Our planfor the trip is this: we meet up with our friends at UCLA and USC, and with our combined pent-up powers of fun, go out on the town and paint it crimson. It is my perhaps naive hope that we might even disillusion ourselves of the preconceived notions that L.A., and Hollywood in particular, is the current slimy center of all in this universe that is bitter and cynical. I’d like to think that this isn’t true, but I doubt it. I don’t like to be bitter and cynical unlessforced, and I really hope this trip won’t do that.

While I’ve been daydreaming about the nature of the universe, Adam has already reached one of his definitions of hell. Traffic is hopelessly snarled, the other drivers are jerks, and to top it off, the directions he got are less than helpful, and so now we’re getting a lovely tour of Bel Air. Ronald Reagan’s hood. O.J. Simpson’s turf.

Everybody appreciates it but our driver, and by the time we’re pulled over by a rent-a-cop patrol car wondering what we’re doing here, Adam’s had it. Lucky for us, our fearless frontman only has eyes for our ultimate destination, and squeezes the information out of the chubby security guard faster than that guard could squeeze the jelly out of a doughnut. We soon arrive at the foot of UCLA’s Dykstra Hall.
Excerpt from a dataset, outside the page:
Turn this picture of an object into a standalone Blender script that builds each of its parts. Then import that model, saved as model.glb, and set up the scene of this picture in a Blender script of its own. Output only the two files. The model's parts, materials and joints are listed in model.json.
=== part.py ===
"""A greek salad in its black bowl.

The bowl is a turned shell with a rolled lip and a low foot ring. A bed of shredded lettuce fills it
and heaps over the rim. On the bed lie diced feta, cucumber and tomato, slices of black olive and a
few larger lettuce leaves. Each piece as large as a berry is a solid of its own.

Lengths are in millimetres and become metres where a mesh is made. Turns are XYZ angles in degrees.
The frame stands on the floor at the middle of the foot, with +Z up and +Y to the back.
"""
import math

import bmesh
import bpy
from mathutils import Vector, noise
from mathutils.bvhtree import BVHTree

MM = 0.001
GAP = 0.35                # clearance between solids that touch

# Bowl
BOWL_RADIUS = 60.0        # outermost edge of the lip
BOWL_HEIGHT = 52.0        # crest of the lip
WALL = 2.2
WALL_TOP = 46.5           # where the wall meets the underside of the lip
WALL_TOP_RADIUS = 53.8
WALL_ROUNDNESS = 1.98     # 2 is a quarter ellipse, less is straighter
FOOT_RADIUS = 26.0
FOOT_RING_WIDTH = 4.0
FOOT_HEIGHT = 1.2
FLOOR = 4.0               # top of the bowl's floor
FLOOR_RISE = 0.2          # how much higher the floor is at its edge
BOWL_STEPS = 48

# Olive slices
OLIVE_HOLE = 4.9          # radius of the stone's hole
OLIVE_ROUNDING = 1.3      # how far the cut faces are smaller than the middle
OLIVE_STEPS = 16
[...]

The whole crew is shortly rounded up from the separate giant pillars of study in this metropolis, and we’re off to see the Strip. Our first stop is the Laugh Factory, and the show we are to see consists of five unknown comics. Having seen a spat of showcases this summer back home, everybody’s excited, and that is only amplified by the loud neon on the club’s outside and the many portraits of now-famous comedians on the walls. Ticket prices brought us back to reality.

Not long after we’re seated my worst suspicions and fears about show business in L.A. are confirmed. Sure, I’d heard stories from my playwright aunt about the crazed energy of those who want to make it big, and I’d heard equally scary (but far funnier) stories from my psychiatrist uncle about how he used to treat all of these people, but none of this prepared me for the reality that was now spitting in our faces.
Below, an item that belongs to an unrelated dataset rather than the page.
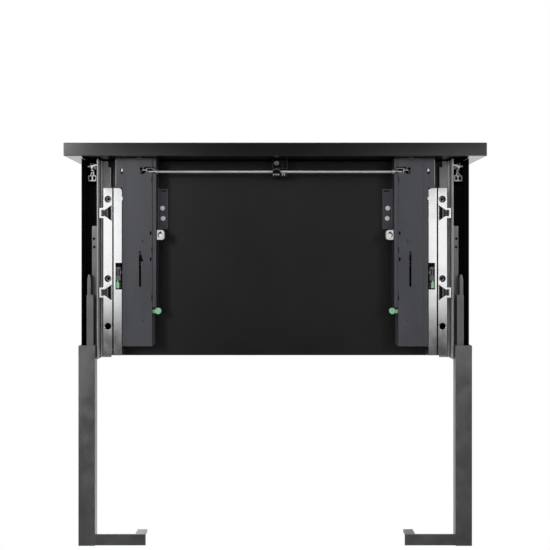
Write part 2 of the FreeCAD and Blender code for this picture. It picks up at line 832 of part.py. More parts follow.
right_side = []
for radius in (5.0, 5.638, 5.9, 6.2, 6.55, 7.0):
    angle = flank(radius)
    right_side.append((tooth * (radius * math.sin(angle)), tooth * (radius * math.cos(angle))))
tooth_sketch = flat_sketch(pinion_body, "x", -bar_in - bar_wide)
bind(tooth_sketch, "AttachmentOffset.Base.x", shaft_y)
bind(tooth_sketch, "AttachmentOffset.Base.y", shaft_z)
draw(tooth_sketch, right_side + [(-u, v) for u, v in reversed(right_side)])
tooth_pad = pinion_body.newObject("PartDesign::Pad", "tooth")
tooth_pad.Profile = tooth_sketch
bind(tooth_pad, "Length", bar_wide)
pinion_body.Tip = tooth_pad
ring_of_teeth = pinion_body.newObject("PartDesign::PolarPattern", "teeth")
ring_of_teeth.Originals = [tooth_pad]
ring_of_teeth.Axis = (hub_sketch, ["N_Axis"])
ring_of_teeth.Angle = 360
ring_of_teeth.Occurrences = teeth
pinion_body.Tip = ring_of_teeth
both("shaft_pinions", pinion_body)

# Trigger bar with its rack, drawn at its released end
pitch_line = shaft_z + tooth * 6
tip_line = pitch_line - tooth * 0.65
root_line = pitch_line + tooth * 1.15
half_tip = tooth * ((1.10 / 2 - 0.52 * 0.36397) / 0.8)
half_root = tooth * ((1.10 / 2 + 0.92 * 0.36397) / 0.8)
bar_start = size("trigger_start_y", -253.4)
bar_end = size("trigger_end_y", -114)
rack = [(bar_start, bar_high), (bar_start, root_line)]
for i in range(-2, 4):
    middle = shaft_y + tooth * (math.pi * (i + 0.5))
    rack += [
        (middle - half_root, root_line),
        (middle - half_tip, tip_line),
        (middle + half_tip, tip_line),
        (middle + half_root, root_line),
    ]
rack += [
    (shaft_y + tooth * (math.pi * 4.2), root_line),
    (shaft_y + tooth * (math.pi * 4.2), bar_low),
    (bar_end, bar_low),
    (bar_end + 3, bar_high),
]
pair("trigger_bar", prism("x", rack, -bar_in - bar_wide, -bar_in))

# Latch that holds the carriage, drawn lifted
latch_lift = math.radians(12.01)
latch_arm = [
    (-15.6, -3.2),
    (-13.6, -3.2),
    (-13.2, -1.1),
    (0, -1.1),
    (0, 1.2),
    (-14.4, 1.2),
    (-15.6, -0.1),
]
latch_outline = []
for reach, height in latch_arm:
    along = reach * math.cos(latch_lift) + height * math.sin(latch_lift)
    up = height * math.cos(latch_lift) - reach * math.sin(latch_lift)
    latch_outline.append((latch_y + along, latch_z + up))
latch = cut(
    fuse(
        prism("x", latch_outline, -tray_out + 24.6, -tray_out + 30.1),
        rod("x", (-tray_out + 24.6, latch_y, latch_z), 5.5, 2),
    ),
    rod("x", (-tray_out + 23.4, latch_y, latch_z), 8, latch_pin_r + latch_fit),
)
pair("latch", latch)

# Green force lever with its round knob
knob_x = tray_in - size("knob_inset", 2.3)
knob_r = size("knob_radius", 4.6)
lever_low = lift + tray_wall + 1.7
force_lever = cut(
    fuse(
        rod("z", (-lever_x, lever_y, lever_low), 3.2, 3.6),
        box((-lever_x, -knob_x), (lever_y - 2, lever_y + 3.2), (lever_low, lever_low + 3.2)),
        rod("z", (-knob_x, lever_y, lever_low - 0.1), 4.1, knob_r),
    ),
    rod("z", (-lever_x, lever_y, lift), 12, lever_pin_r + fit),
)
pair("force_lever", force_lever)

# Centre bracket, its screw, and the bushes that carry the shaft
bracket_start = size("bracket_offset", -4.2)
bracket_x = (bracket_start, bracket_start + size("bracket_width", 22.4))
hook_x = (bracket_start + 0.9, bracket_start + 11.4)
fin_x = [bracket_start + reach for reach in (14, 17, 19.6)]
screw_x = bracket_start + 6.1
screw_y = shaft_y - 13.1
bracket = cut(
    fuse(
        box(bracket_x, (shaft_y - 18.5, shaft_y + 5), (base_low - 2.5, base_low)),
        box(bracket_x, about(shaft_y, 10), (shaft_z + 0.4, base_low)),
        box(hook_x, (shaft_y, shaft_y + 5.5), (shaft_z - 4.2, shaft_z + 0.6)),
        box(hook_x, (shaft_y + 4, shaft_y + 9.6), (shaft_z - 3.4, base_low)),
        box((bracket_start, hook_x[1]), (shaft_y - 18.5, shaft_y - 8), (lift + 12, base_low)),
        *[box(span(fin, 1.3), (shaft_y + 4, shaft_y + 9.6), (shaft_z - 3.4, base_low)) for fin in fin_x],
    ),
    rod("x", (bracket_start - 1, shaft_y, shaft_z), 26, shaft_r + shaft_fit),
    rod("z", (screw_x, screw_y, lift + 11), 12, 1.6),
)
node("shaft_bracket", bracket)
node(
    "bracket_screw",
    cut(
        fuse(
            rod("z", (screw_x, screw_y, lift + 9.8), 2.2, 3.5),
            rod("z", (screw_x, screw_y, lift + 11.5), base_low - lift - 11.5, 1.6),
        ),
        box(about(screw_x, 4.6), about(screw_y, 0.9), (lift + 9, lift + 10.8)),
        box(about(screw_x, 0.9), about(screw_y, 4.6), (lift + 9, lift + 10.8)),
    ),
)
both("shaft_bushes", tube("x", (-tray_in - 2, shaft_y, shaft_z), 2.6, as_length(3.5), shaft_r + shaft_fit))

# White adjuster block and its cam
cam_x = tray_in - size("cam_inset", 5.8)
cam_y = size("cam_y", -156)
cam_r = size("cam_radius", 3)
cam_fit = size("cam_running_gap", 0.05)
block_low = lift + 3
block_high = lift + 9
adjuster = cut(
    fuse(
        box((-tray_in + 0.6, -tray_in + 10.9), (-163.6, -148.9), (block_low, block_high)),
        box((-tray_in, -tray_in + 5), (-160, -152), (block_high - 0.5, base_low)),
    ),
    rod("z", (-cam_x, cam_y, block_low - 1), 5, cam_r + cam_fit),
)
pair("adjuster_block", adjuster)
cam = cut(
    rod("z", (-cam_x, cam_y, block_low - 0.4), 3.9, cam_r),
    box(about(-cam_x, 4.4), about(cam_y, 1), (block_low - 1, block_low + 1.4)),
)
pair("adjuster_cam", cam)

# Mounting tab with its rivets, and the cone pin of the keyhole
tab_low = base_low - 1.5
rivet_spots = (
    (tray_in - size("front_rivet_inset", 5.4), size("front_rivet_y", -196.3)),
    (tray_in - size("rear_rivet_inset", 6.2), size("rear_rivet_y", -181.2)),
)
tab = cut(
    fuse(
        box((-tray_in, -tray_in + 13.4), (-224.6, -165.3), (tab_low, base_low)),
        box((-tray_in, -tray_in + 1.5), (-224.6, -165.3), (base_low - 9, base_low)),
    ),
    box(across(tray_in, 3.5, 11), (-222.4, -220.4), (tab_low - 1, base_low + 1)),
    *[rod("z", (-x, y, tab_low - 1), 4, 2) for x, y in rivet_spots],
)
pair("mounting_tab", tab)
rivets = [
    fuse(
        rod("z", (-x, y, tab_low - 1.2), 1.2, 2.9, 3.6),
        rod("z", (-x, y, tab_low - 0.2), 1.7, 2),
    )
    for x, y in rivet_spots
]
pin = fuse(
    rod("z", (-tray_out - 0.4, -248.9, lift + 3.2), 3, 0.9, 2),
    rod("z", (-tray_out - 0.4, -248.9, lift + 6), base_low - lift - 6, 2),
)
both("rivets_and_pins", group(rivets + [pin]))

# Silver front fixing in the side's cavity, and its adjusting screw
fixing_low = lift + 12
adjust_y = drawer_front + 15.5
adjust_z = lift + 60
adjust_r = size("adjust_screw_radius", 2.5)
adjust_fit = size("adjust_running_gap", 0.05)
fixing = cut(
    fuse(
        box(across(side_out, 6.6, 18.9), (-259.3, -256), (fixing_low, fixing_low + 1.5)),
        box(across(side_out, 10, 14.4), (-256.5, -242.5), (fixing_low, fixing_low + 1.5)),
        box(across(side_out, 6.1, 18.3), (-242.9, -233.7), (fixing_low, fixing_low + 1.5)),
        box(across(side_out, 11, 13), (-262, -234), (fixing_low + 1, lift + 100)),
        box(across(side_out, 3.8, 14.4), (front_back, front_back + 1.4), (lift + 24, lift + 104)),
        box(across(side_out, 11, 13), (front_back + 1, -261.5), (lift + 24, lift + 100)),
        rod("x", (-side_out + 7.5, adjust_y, adjust_z), 6, 5),
    ),
    box(across(side_out, 7.4, 10.6), (-241.4, -235.4), (fixing_low - 1, fixing_low + 3)),
    box(across(side_out, 13.4, 16.8), (-241.4, -235.4), (fixing_low - 1, fixing_low + 3)),
    rod("x", (-side_out + 3, adjust_y, adjust_z), 12, adjust_r + adjust_fit),
)
pair("front_fixing", fixing)
adjust_screw = cut(
    fuse(
        rod("x", (-side_out + 6.6, adjust_y, adjust_z), 7.4, adjust_r),
        rod("x", (-side_out + 3.7, adjust_y, adjust_z), 3.4, 4.1),
    ),
    box(across(side_out, 3, 5.1), about(adjust_y, 5.2), about(adjust_z, 1.1)),
    box(across(side_out, 3, 5.1), about(adjust_y, 1.1), about(adjust_z, 5.2)),
)
pair("front_screw", adjust_screw)

# Corner brackets between the sides and the back panel
back_face = back_end - back_thick
back_bracket = fuse(
    box((-side_in, -side_in + 1.2), (back_face - 20, back_face), (base_high + 3, side_high - 6)),
    box((-side_in, -side_in + 18), (back_face - 1.2, back_face), (base_high + 3, side_high - 6)),
)
both("back_brackets", back_bracket)

doc.recompute()
spring.Spine = (coil, [f"Edge{i + 1}" for i in range(len(coil.Shape.Edges))])
pair("ejector_spring", spring)
doc.recompute()

for thing in doc.Objects:
    if {"Invalid", "Error"} & set(thing.State):
        raise RuntimeError(f"{thing.Label} doesn't compute: {thing.State}")
for name, thing in nodes.items():
    if thing.Shape.isNull() or not thing.Shape.isValid():
        raise RuntimeError(f"{name} has no valid shape")
    thing.Shape.exportStep(f"parts/{name}.step")
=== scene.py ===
import json
import math

import bmesh
import bpy
from mathutils import Matrix, Vector

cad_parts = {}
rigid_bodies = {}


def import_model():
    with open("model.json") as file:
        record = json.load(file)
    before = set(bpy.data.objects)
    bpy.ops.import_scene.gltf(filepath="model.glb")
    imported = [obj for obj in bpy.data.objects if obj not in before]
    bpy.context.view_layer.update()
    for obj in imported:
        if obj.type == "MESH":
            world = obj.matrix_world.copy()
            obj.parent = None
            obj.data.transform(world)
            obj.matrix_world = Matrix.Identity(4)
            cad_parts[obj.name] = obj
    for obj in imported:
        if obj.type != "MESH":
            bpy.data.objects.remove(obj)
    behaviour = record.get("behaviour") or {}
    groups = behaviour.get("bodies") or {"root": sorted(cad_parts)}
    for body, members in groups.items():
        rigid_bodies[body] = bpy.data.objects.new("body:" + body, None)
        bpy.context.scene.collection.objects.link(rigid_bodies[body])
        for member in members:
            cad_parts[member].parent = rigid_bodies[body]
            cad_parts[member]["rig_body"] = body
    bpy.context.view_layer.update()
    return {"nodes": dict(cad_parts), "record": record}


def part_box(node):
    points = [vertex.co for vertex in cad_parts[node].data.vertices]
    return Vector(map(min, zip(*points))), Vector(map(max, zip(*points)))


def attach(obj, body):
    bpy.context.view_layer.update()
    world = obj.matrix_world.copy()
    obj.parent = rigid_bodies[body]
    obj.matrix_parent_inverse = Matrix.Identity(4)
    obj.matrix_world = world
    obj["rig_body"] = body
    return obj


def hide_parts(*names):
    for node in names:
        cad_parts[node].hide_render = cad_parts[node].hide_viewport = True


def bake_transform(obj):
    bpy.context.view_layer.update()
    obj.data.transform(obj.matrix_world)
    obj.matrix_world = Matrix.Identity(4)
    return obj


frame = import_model()
record = frame["record"]
MM = 0.001
SIDES = ("left", "right")


# Materials

NOISE_SPAN = (0.3, 0.7)
GRAIN_SPAN = (0.25, 0.75)
EDGE_SPAN = (0.52, 0.62)
LEAST_ROUGH = 0.02
COAT_ROUGH = 0.24
# Socket numbers of a mix node that blends colours
MIX_FACTOR, MIX_FIRST, MIX_SECOND, MIX_RESULT = 0, 6, 7, 2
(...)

Every one of the comics in the show is basing their act on insults, pure unadulterated, and totally evil insults. No one in the first few rows is spared. We’re in the far back, and, unfortunately for us, behind a rather obese man who is drunk of his keister and laughing at every utterance of these slugs. He proceeds to repeat the last few words of every comic’s sentence as if memorizing them for later. I look across Stacy, who is fuming, over at Bryn, who is just about to kill the guy in front of him, and slowly abandon myself to the dark side.

It comes in the person of the most evil woman I’ve ever seen. She’s the perfect description of the bitter Hollywood has-been, and she was letting us know it. She said “fuck” so frequently that it went in and out of style six times. Bloody hell, she’s having a go at every race known to man, all the while gleefully telling us how much of a slut she is. Stacy has a rule concerning female comics seen live: they suck. Well, that rule is standing tall and proud tonight.
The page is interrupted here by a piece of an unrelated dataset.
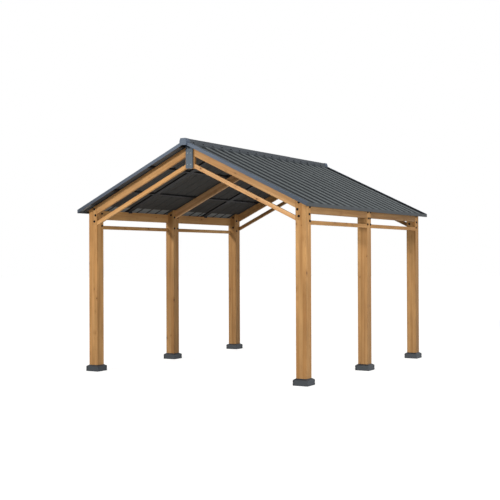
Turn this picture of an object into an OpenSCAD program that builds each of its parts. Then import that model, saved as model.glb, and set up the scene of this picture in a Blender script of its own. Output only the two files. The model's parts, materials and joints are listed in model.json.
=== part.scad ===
// Gable carport: six timber posts, bolted ladder frames, steel purlins and a
// ribbed steel roof.  Millimetres, +Z up.  The origin is on the ground at the
// middle of the plan; the open gable with the bracket faces -Y.

/* [Plan] */
// Width over the outer faces of the posts
frame_w = 3317; // [2600:1:4200]
// Depth over the outer faces of the posts
frame_d = 3774; // [3000:1:4800]
// Side of a square post
post_w = 140; // [120:1:170]

/* [Roof] */
// Pitch of both slopes in degrees
pitch = 25.65; // [18:0.05:32]
// Height of the rib tops of the sheet at the eave
eave_z = 2190; // [2060:1:2700]
// How far the roof runs out past the posts at the gables
gable_over = 142; // [90:1:260]
// How far the roof runs out past the posts at the eaves
eave_over = 84; // [60:1:160]
// Spacing of the ribs of the roof sheet
rib_pitch = 228.6; // [180:0.1:280]
// Height of a rib
rib_h = 15; // [10:1:22]
// Width of a rib across its flat top
rib_top = 22; // [16:1:40]
// Width of a rib at its foot
rib_foot = 52; // [48:1:70]
// How far the row of ribs is set forward of the middle of the roof
rib_shift = 70; // [0:1:100]
// Thickness of the roof sheet
sheet_t = 1.5; // [1:0.1:2]
// Distances of the purlins from the middle of the roof, in plan
purlin_x = [92, 585, 1175];

/* [Trim] */
// Thickness of folded trim
trim_t = 2; // [1.5:0.1:3]
// Height of the fascia on a sloping gable edge, square to the slope
rake_h = 40; // [38:1:60]
// Width of the return along the foot of that fascia
rake_return = 10; // [6:1:20]
// Width of the flange of the gable trim on top of the sheet
rake_flange = 42; // [30:1:60]
// Height of the eave trim
eave_trim_h = 44; // [30:1:60]
// Width of the flange under the eave trim
eave_flange = 20; // [10:1:40]
// Width of each wing of the ridge cap down the slope
cap_wing = 100; // [80:1:220]
// Width of the raised flat top of the ridge cap
cap_flat = 66; // [40:1:90]
// Rise of the flat top over the apex of the rib tops
cap_rise = 25; // [10:1:40]
// Where the two lengths of the ridge cap meet, behind the middle of the roof
cap_joint = 777; // [400:1:1200]
// Width of a ridge end cap
end_cap_w = 100; // [90:1:140]
// How far a ridge end cap stands out past the gable trims
end_cap_d = 24; // [8:1:30]
// How far a ridge end cap hangs below the apex of the rib tops
end_cap_drop = 59; // [50:1:80]

/* [Timber] */
// Thickness of the boards
board_t = 40; // [34:1:46]
// Width of an upright end board
end_board_w = 70; // [60:1:70]
// Depth of a timber rafter, square to its length
rafter_h = 108; // [100:1:130]
// Depth of the lower chord of a gable frame, square to its length
chord_h = 51; // [40:1:70]
// Clear height from the ground to the foot of a gable end board
gable_board_z = 1985; // [1700:1:2050]
// Height from the ground to the foot of a side end board and rail
side_board_z = 1935; // [1700:1:1990]
// Depth of a side header
header_h = 123; // [110:1:150]
// Depth of the lower rail of a side frame
rail_h = 50; // [40:1:70]
// How far a middle rafter is let into the head of its post
tenon = 80; // [60:1:90]
// Width of the eased edges along the timbers
ease = 3; // [1:0.5:5]

/* [Steel] */
// Width of the front and back ridge brackets
bracket_w = 104; // [80:1:106]
// How far a ridge bracket stands off the boards
bracket_d = 20; // [12:1:30]
// Radius of its two lower corners
bracket_r = 12; // [6:1:20]
// Depth of the hat-shaped purlins and stiffeners
hat_h = 20; // [16:1:30]
// Width of the face of a hat
hat_w = 30; // [24:1:50]
// Brim of a hat on each side
hat_brim = 14; // [10:1:20]
// Wall of the steel sections
steel_t = 2; // [1.5:0.1:4]
// Width of the steel rafters, which lie between the purlins
steel_rafter_w = 106; // [60:1:140]
// Places of the steel rafters of each slope along Y
steel_rafter_y = [-1013, 983];

/* [Post covers] */
// Outer side of a post cover
cover_w = 198; // [180:1:230]
// Height of a post cover
cover_h = 86; // [50:1:110]
// Rise of the sloping top of a cover
cover_slope = 17; // [8:1:20]
// Wall of a post cover
cover_t = 3; // [2:0.5:5]
// Width of the flange where the two halves of a cover lap at a corner
cover_lap = 16; // [12:1:24]

/* [Hidden] */

timber = [0.72, 0.53, 0.35];
steel = [0.42, 0.46, 0.50];
dark_steel = [0.20, 0.21, 0.23];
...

Speaking of Stacy, I now notice that she’s doing what everyone else wishes they were doing right now. After storming out and demanding her money back, and not getting it, she proceeded to the stage and let loose herself on that slime, with several others from the insulted crowd following suit.

It looks tough work; when Stacy pulls herself from the ruckus, her arms are covered in the black ichor that flows generously from the comic’s veins as she is pulverized by the audience. For a second we are all frozen, and just as quickly we realize that this is our signal to peel out fast, before the club’s monstrous bouncers awak and mangle us. It’s tough to pry Bryn’s maiming hands away from the fat guy in front of him. We barely make it to our cars, what with my brother screaming “How ya like that, Jabba?” the whole interminable distance.

There’s no feeling like tearing down the Strip at 80, in traffic, constantly looking over your shoulder for fear of armed pursuit. Even if we wanted to, we’re not to enjoy it. Soon we’re far away, tires squealing high on Mulholland, and the rush is over.

It’s going to sound cheesy, but it’s true: The Mojo Wire and our extended family learned a bitter lesson about the pitfalls of show biz and how it can make monsters of ordinary people. Maybe every average Joe learns that in Hollywood, and this was how we did. I don’t hate this city, but I hate what it does to people. If we take another road trip, I vote for Pismo Beach.